Single by Dove Cameron
- Released: May 2, 2025
- Genre: Electropop
- Length: 2:52
- Label: Disruptor; Columbia;
- Songwriters: Dove Cameron; Madison Love; Tyler Spry; Victoria Zaro;
- Producers: Harry Charles; Tyler Spry;

Dove Cameron singles chronology
| "Too Much" (2025) | "French Girls" (2025) | "Romeo" (2025) |

Visualizer
- "French Girls" on YouTube

= French Girls =

2025 single by Dove Cameron

"French Girls" is a song recorded by American singer and songwriter Dove Cameron, released by Disruptor and Columbia Records on May 2, 2025. It is the second single to be released from her upcoming debut studio album, following its lead single, "Too Much", a fellow electropop song.

The chorus of "French Girls" references the 1997 film Titanic and was partly inspired by Cameron's adoration for Paris and Parisian museums. Cameron felt that the message of the song would be deemed superficial, but explained that the lyrics explore women that sacrifice parts of themselves to become a muse for somebody. While she admitted the lyrics were "intricate", she confirmed that she was in a "high-energy, joy-filled space" when writing the song.

==Background==
In April 2025, Cameron headlined "Everything Must Go", an online, live gig where viewers could buy memorabilia from her life and career. The livestream was to raise funds for the National Alliance on Mental Illness (NAMI).

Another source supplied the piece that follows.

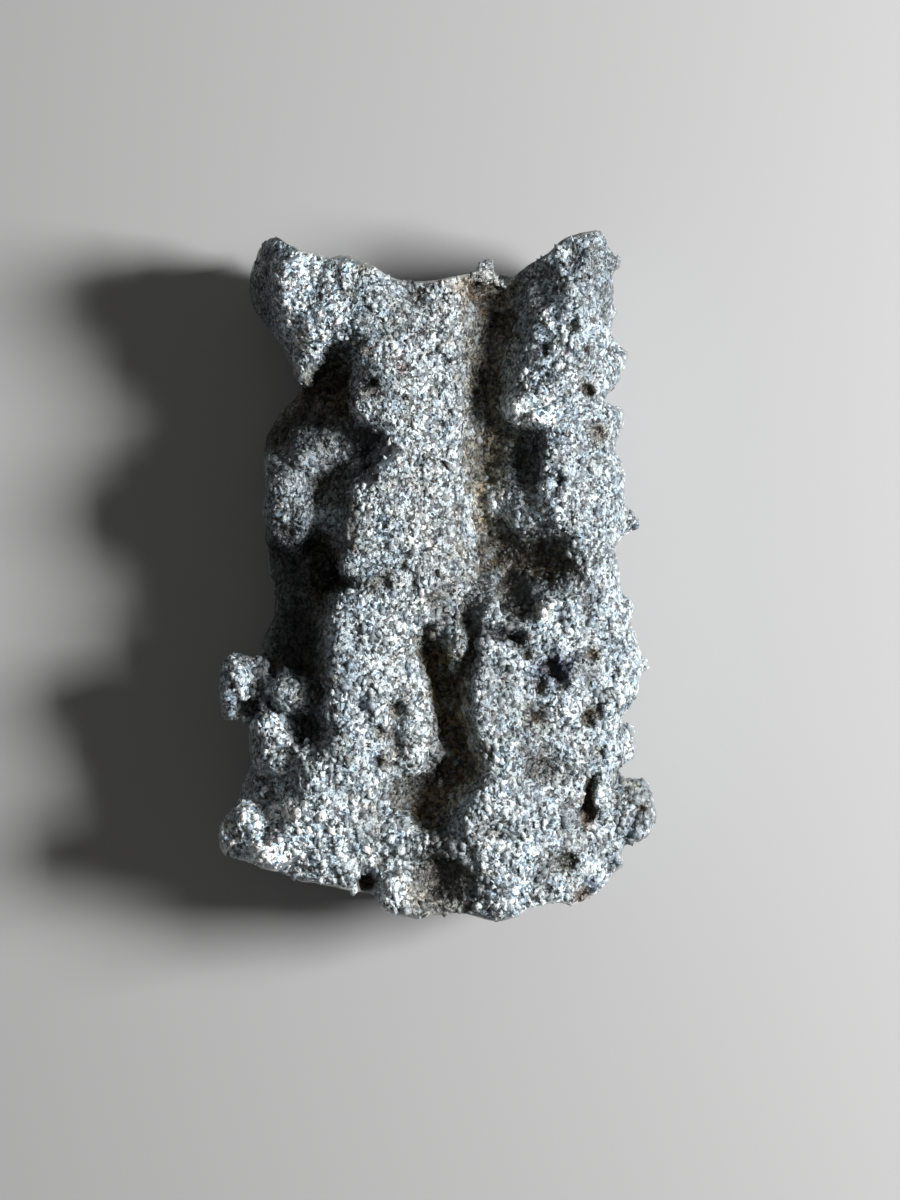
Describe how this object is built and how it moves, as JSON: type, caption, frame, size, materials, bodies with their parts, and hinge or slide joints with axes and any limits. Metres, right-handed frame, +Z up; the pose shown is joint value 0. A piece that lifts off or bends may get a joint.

The setlist for the gig included "French Girls", marking it as both the first time fans had heard the song, as well as the first time Cameron had performed it.

==Composition and release==
Following the song's first live performance, Cameron announced that "French Girls" would be released on May 2, 2025, as the second single from her upcoming debut studio album. The chorus, a line of which is "paint me like one of your French girls", references the 1997 film Titanic, quoting an infamous line said by Rose DeWitt Bukater (Kate Winslet). It was also inspired by Cameron's adoration for Paris and Parisian museums. Music publications described "French Girls" as an electropop song.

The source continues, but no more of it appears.